In other words, it is intimately linked to class politics – to my knowledge there has been no detailed scrutiny of any other MPs to see if they may have participated in electoral fraud at some point in their lives.

The response to Turei is not simply damaging to her own political ambitions, but also to future generations of Kiwis.

Critics might argue Turei’s actions are less problematic than the fact she ‘lied’ about them. Only Turei knows why she did not disclose this information when she first ran for or became an MP, although it’s quite possible that either she didn’t see it as significant or she felt caught in the ‘double bind’ where through disclosure she would exclude herself from politics (in which case the argument about class-based representation still stands). In either case, neither explanation seems to justify excluding her from a potential ministerial position.

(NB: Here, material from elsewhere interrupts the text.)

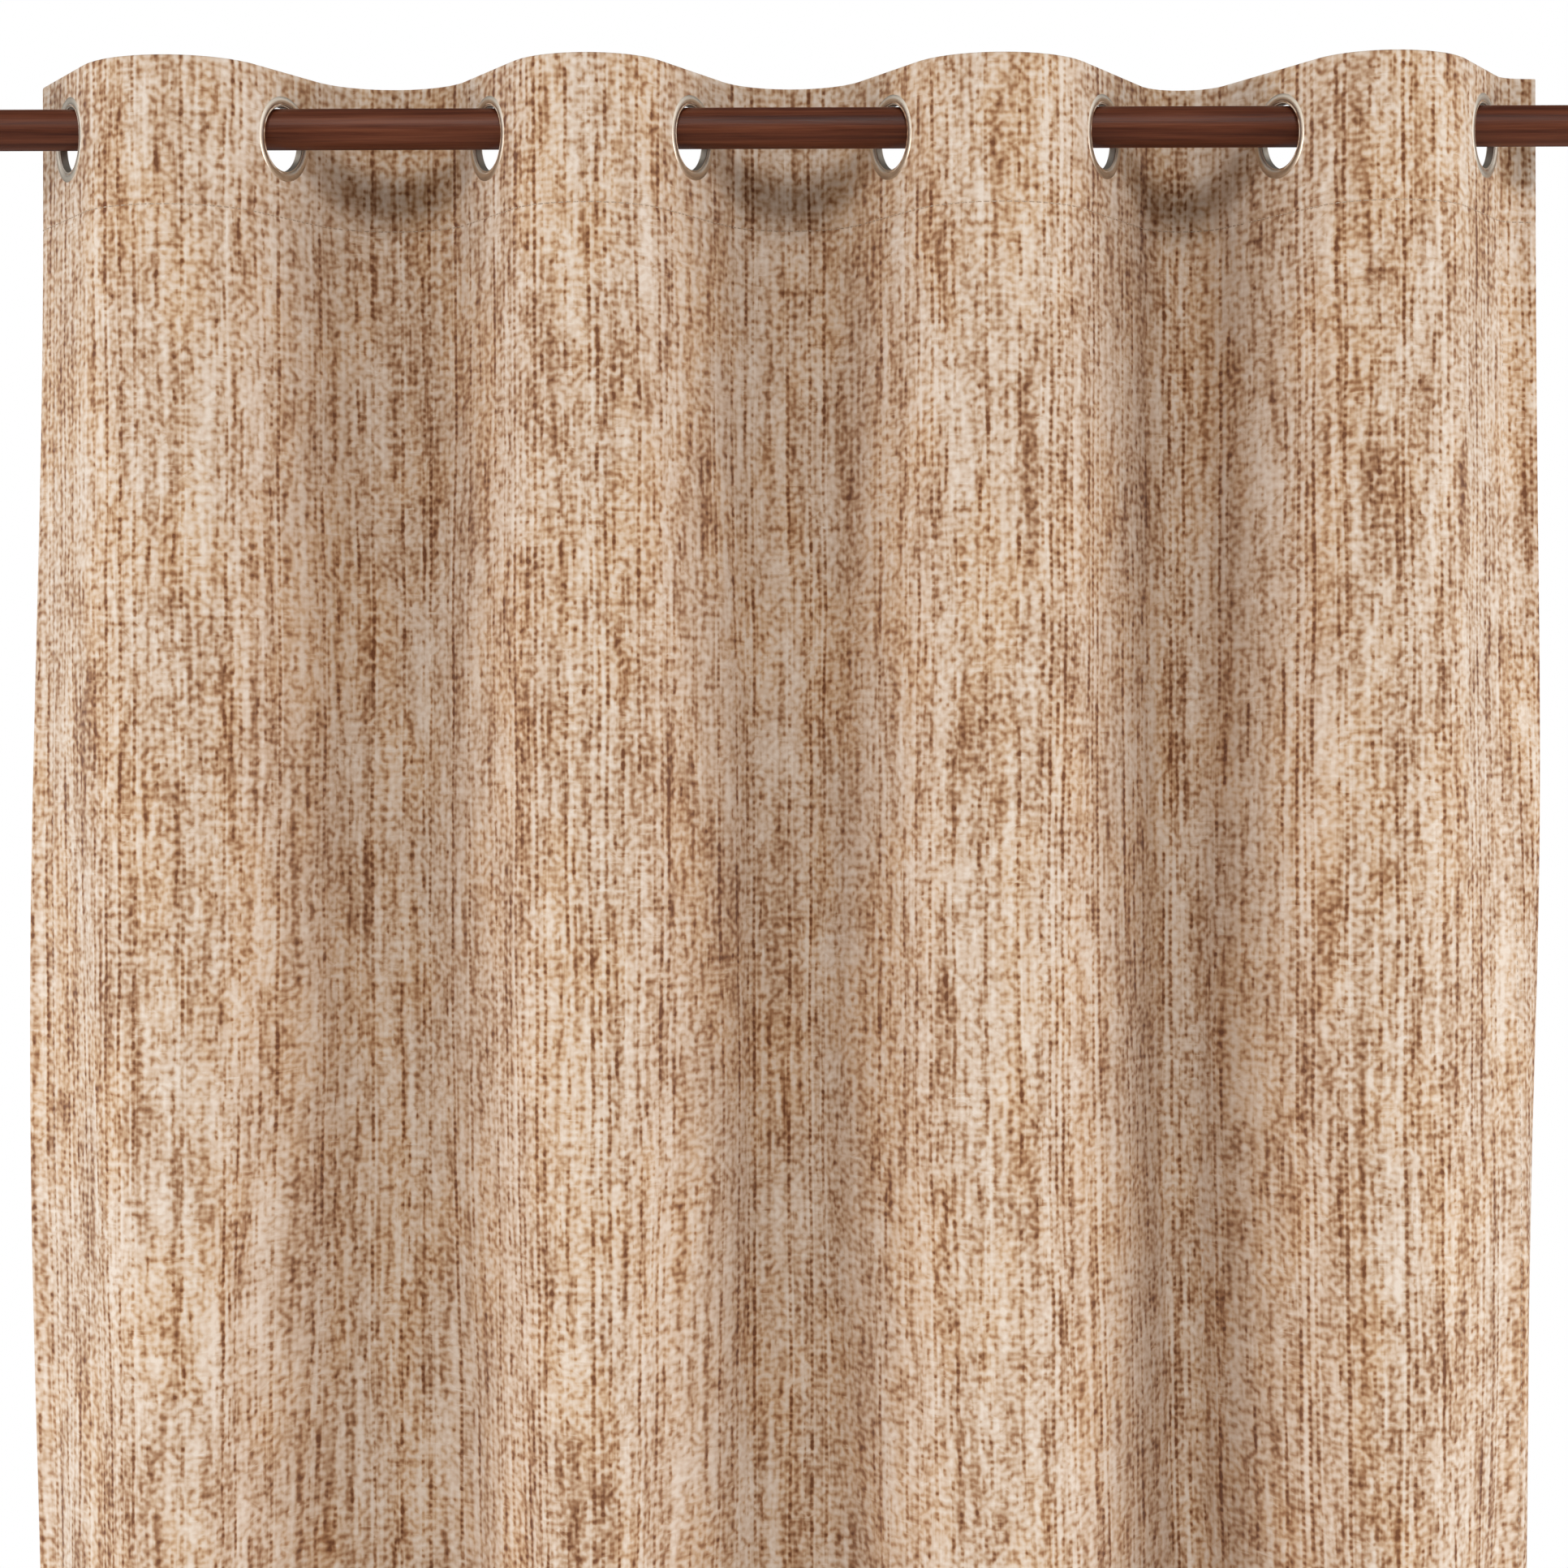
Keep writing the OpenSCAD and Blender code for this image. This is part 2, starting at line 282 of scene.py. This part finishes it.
def stained_wood():
    """Mahogany-stained softwood under satin varnish, with the grain along the pole."""
    t = Tree("stained_wood")
    at = t.coordinates()
    warp = t.noise(t.stretch(at, (0.25, 0.03, 0.03)), detail=2)
    warped = t.vector("ADD", at, t.add("ShaderNodeCombineXYZ", {
        "Y": t.math("MULTIPLY", warp, 0.006), "Z": t.math("MULTIPLY", warp, 0.004)}).outputs[0])
    streak = t.noise(t.stretch(warped, (0.22, 0.0045, 0.0045)), detail=3, roughness=0.55)
    pore = t.noise(t.stretch(at, (0.030, 0.0007, 0.0007)), detail=2, roughness=0.6)
    grain = t.math("ADD", t.math("MULTIPLY", streak, 0.75), t.math("MULTIPLY", pore, 0.25))
    colour = t.ramp(grain, [
        (0.34, (0.045, 0.009, 0.003)),
        (0.46, (0.085, 0.020, 0.007)),
        (0.56, (0.125, 0.033, 0.013)),
        (0.68, (0.165, 0.050, 0.022))])
    rough = t.between(pore, 0.3, 0.7, 0.40, 0.52, smooth=False)
    return t.finish(
        Base_Color=colour,
        Roughness=rough,
        Specular_IOR_Level=0.22,
        Normal=t.bump(pore, 0.0003, 0.35))


def metal(name, light, dark, roughness, fleck):
    """Plated metal: a fine brushed variation in tone and roughness."""
    t = Tree(name)
    at = t.coordinates()
    brushed = t.noise(t.stretch(at, (fleck, fleck, fleck)), detail=3, roughness=0.6)
    worn = t.noise(t.stretch(at, (0.012, 0.012, 0.012)), detail=2)
    colour = t.mix(t.between(worn, 0.35, 0.65), rgba(*dark), rgba(*light))
    return t.finish(
        Base_Color=colour,
        Metallic=1.0,
        Roughness=t.between(brushed, 0.3, 0.7, roughness - 0.06, roughness + 0.06, smooth=False),
        Normal=t.bump(brushed, 0.0001, 0.25))


def buckram():
    """Stiff open-weave tape."""
    t = Tree("buckram")
    uv = t.coordinates()
    warp = t.noise(t.stretch(uv, (0.0006, 0.0006, 0.02)), detail=1)
    weft = t.noise(t.stretch(uv, (0.02, 0.02, 0.0006)), detail=1)
    weave = t.math("ADD", warp, weft)
    colour = t.ramp(weave, [(0.4, (0.62, 0.60, 0.55)), (0.6, (0.86, 0.85, 0.80))])
    return t.finish(Base_Color=colour, Roughness=0.9, Normal=t.bump(weave, 0.0002, 0.5))


def studio_floor_material():
    t = Tree("studio_floor")
    tone = t.noise(t.stretch(t.coordinates(), (0.6, 0.6, 0.6)), detail=2)
    colour = t.ramp(tone, [(0.3, (0.76, 0.75, 0.73)), (0.7, (0.80, 0.79, 0.77))])
    return t.finish(Base_Color=colour, Roughness=0.85)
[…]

Turei’s treatment highlights a lie in our claim to be representative. Censure on the basis of such experiences means valuable perspectives are sidelined in the halls of power. Further, her treatment acts as a disincentive for any current or past beneficiaries who have exploited the system (whether in direct violation of the law or not), by asserting that they have no place in our government.

In other words, the response to Turei is not simply damaging to her own political ambitions, but also to future generations of Kiwis – both those who might otherwise seek political office and those who would benefit from legislation crafted by those who have been at the receiving end of such policies.

The popular hashtag #IamMetiria signals something to this effect – that many citizens recognise the importance of the politics of presence and that Parliament – and government – should not exclude those who have not experienced the security of a middle-class upbringing.